In her deposition, Libby testified she had never asked the Lees if she could drive the car, they did not know that she could drive, they had never left the keys *869to the ear with, her, and she knew she was doing wrong when she took the car. In their depositions, the Lees both stated they had never given Libby authority or permission to drive the car, they did not know she knew how to drive, and they had never seen her drive before.

On the basis of this evidence, Defendants moved for entry of a final summary judgment, stating that there was no genuine issue as to any material fact, and that they were entitled to judgment as a matter of law. The evidence is uncontradicted by Plaintiffs.

Defendants rely on the following three Florida cases: Pearson v. St. Paul Fire & Marine Ins. Co., 187 So.2d 343 (1st D.C.A.Fla.1966); Bryant v. Atlantic Car Rental, Inc., 127 So.2d 910 (2nd D.C.A.Fla.1961); Lingefelt v. Hanner, 125 So.2d 325 (3rd D.C.Fla.1960). Plaintiffs’ opposition to the motion is founded on the ease of Thomas v. Atlantic Associates, Inc., 226 So.2d 100 (Fla.1969).

Plaintiffs contend there is sufficient evidence before the Court on the question whether the driver of the car had express or implied consent to drive the car at the time of the accident that the motion for summary judgment should be denied. The evidence is undisputed there was no express consent. Respecting implied consent, the following test has been applied by the Florida courts in a factual situation such as this: “Whether the owner had, ‘in fact, been deprived of the incidents of ownership’ or * * * there had been ‘a breach of custody amounting to a species of conversion or theft.’ ” Thomas v. Atlantic Associates, Inc., supra; Susco Car Rental System of Florida v. Leonard, 112 So.2d 832 (Fla.1959).

The facts here are undisputed and susceptible only of an inference justifying the conclusion as a matter of law that Libby’s taking of the car was a breach of custody amounting to a species of conversion or theft, and that there was no implied consent to use the automobile, under the Florida cases, and the Court so finds. In so finding, this Court concludes this case comes within the factual ambit of Pearson v. St. Paul Fire and Marine Ins. Co., supra. In it, the driver of the car was the brother-in-law and house guest of one Austin Brown, who had unrestricted use of a company car. The brother-in-law had previously driven a car owned by Brown with consent, but had not driven the company car. On the day of the accident, the brother-in-law entered the bedroom where the Browns were sleeping, took the keys from the dresser, and used the car to run a personal errand. The Court concluded that such action by the brother-in-law amounted to a species of conversion or theft and that there was no genuine issue on the question of consent and permission.

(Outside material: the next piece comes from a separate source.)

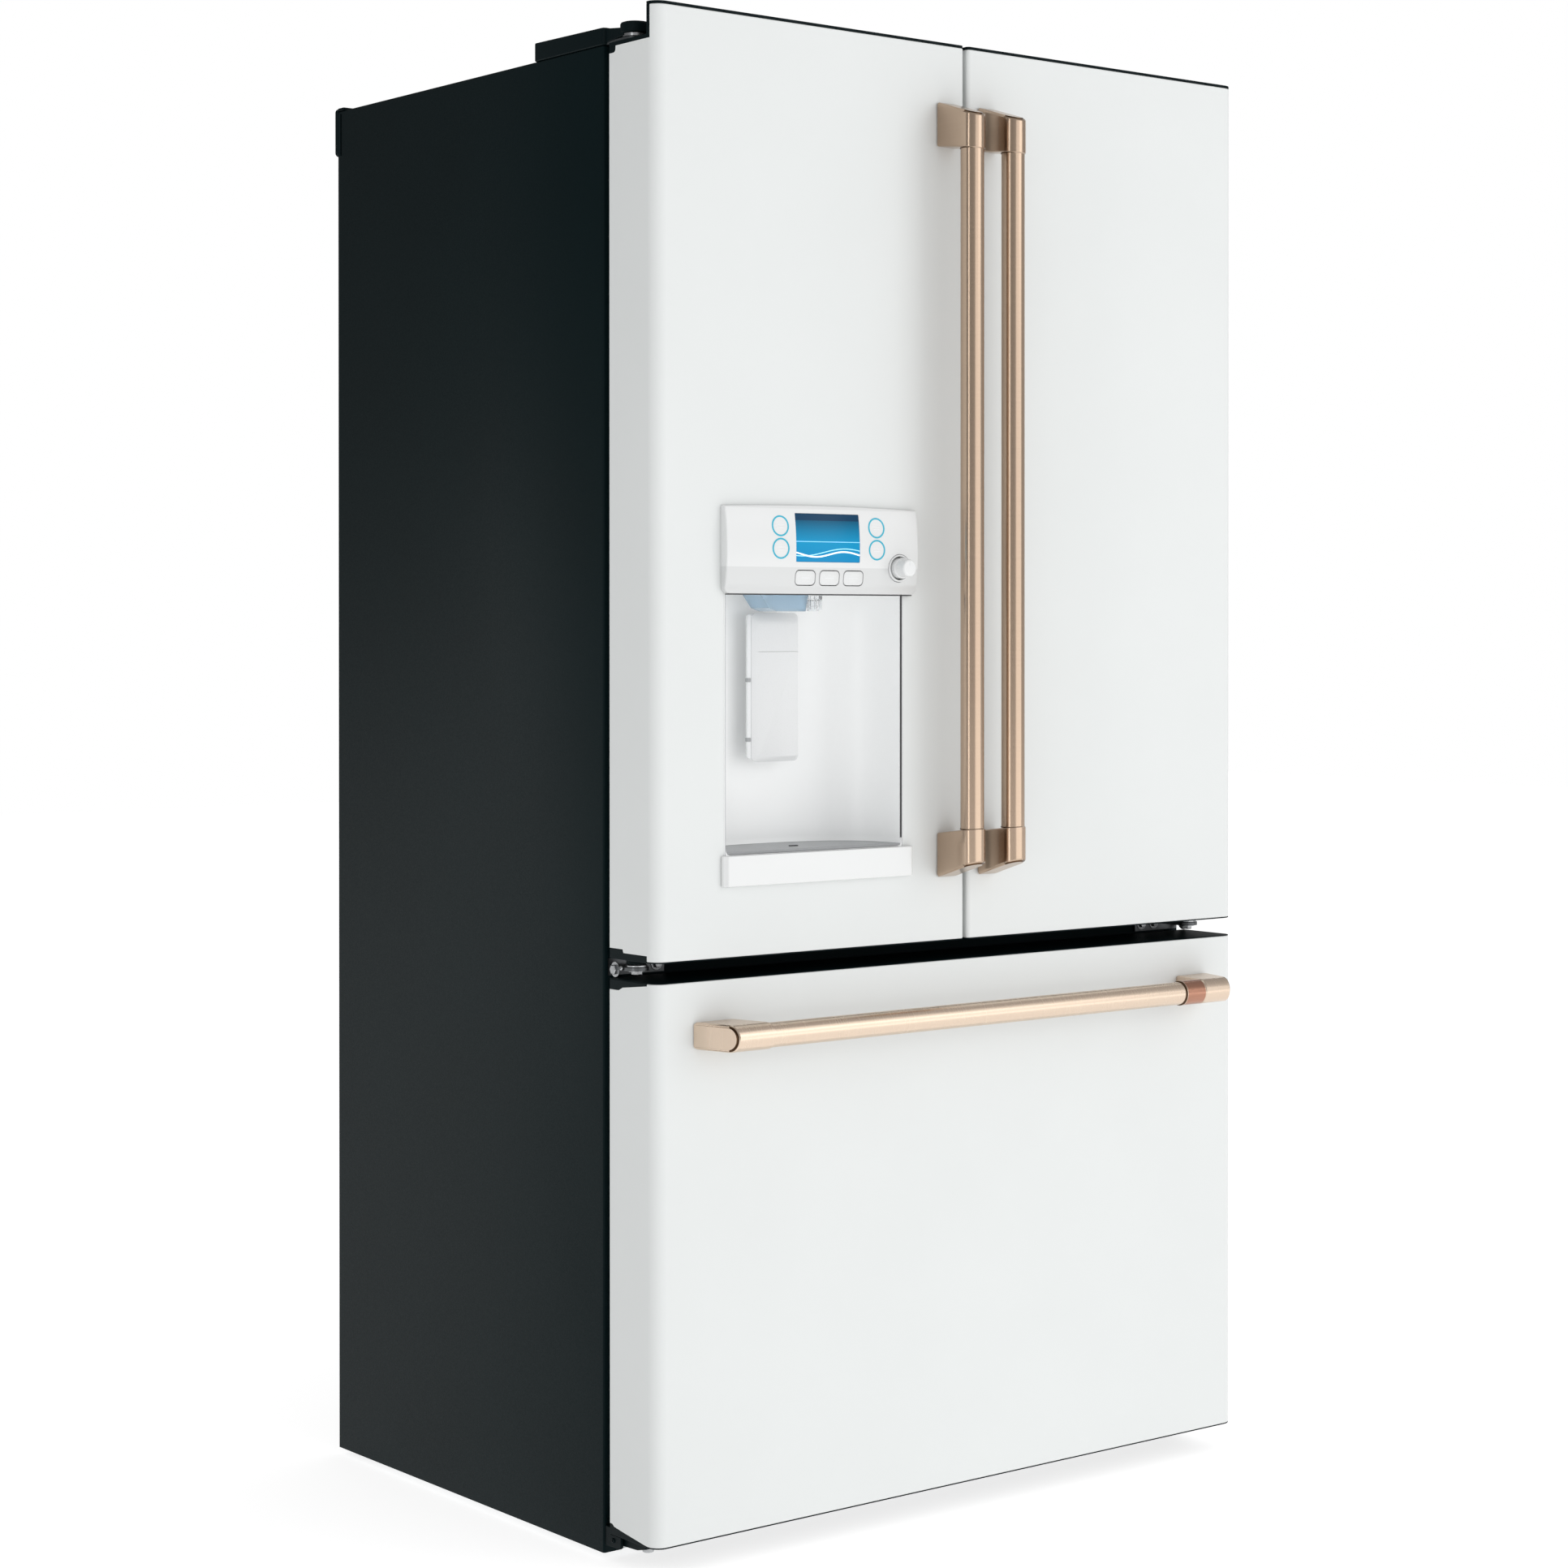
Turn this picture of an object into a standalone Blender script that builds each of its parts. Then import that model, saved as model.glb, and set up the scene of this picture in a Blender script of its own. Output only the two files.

Plaintiffs contend Thomas v. Atlantic Associates, Inc., supra, is controlling here on the question whether absence of implied consent can be found as a matter of law or should be left to the jury. In Thomas, the thirteen-year-old daughter of Roberts used a company car over which Roberts had unrestricted use. The following language of the Court at page 103 of the opinion in 226 So.2d in which it distinguished Pearson, supra, is significant:

“We think, however, that there is a distinction between the action of a house guest in stealing into his host’s bedroom and appropriating the keys to a car, and those of a daughter of the household in using a car that has apparently been left at the home from time to time and used by other members of the household. As noted, the keys were kept on the dresser at all times when not in use by the father or the stepmother; and to a thirteen-year-old girl accustomed to driving her grandmother’s car, this must have seemed like an open invitation to use the car to drive to the grocery store. *870We think that, in the circumstances here, there was a genuine issue of fact as to whether or not the daughter was guilty of ‘a species of conversion or theft’ in taking the keys and driving the car to the grocery store.”

It is clear to this Court that, under the factual situation here presented, Pearson, supra, rather than Thomas, supra, is controlling and should be here applied.

Plaintiffs also contend there is here presented sufficient evidence on the question whether Patricia Lee was negligent in leaving her car keys under the front seat of the car, and if so, whether such negligence was the proximate cause of the accident, to require denial of the motion for summary judgment. Here, the facts are also undisputed, and are susceptible only of an inference justifying the conclusion that, as a matter of law, the leaving of the car keys under the front seat of the car was not negligence, under the law of Florida.

Moreover, regardless whether the action of Patricia Lee in leaving her car keys under the front seat of the car is, of itself, prima facie negligence, the Court also finds the facts here are not disputed, and are susceptible of only one inference, so that the issue of proximate cause becomes, under Florida law, a matter of law for the Court to determine.

Under these Florida decisions, such action on the part of Patricia Lee could not be the proximate cause of injury, because the taking of the car by Libby was unforeseeable, with any injuries due solely to the negligent operation by her, as an unauthorized person of the automobile, so that the chain of causation was broken. Lingefelt v. Hanner, supra; Bryant v. Atlantic Car Rental, Inc., supra.

Summary final judgment for Defendants will be entered in accordance with this opinion.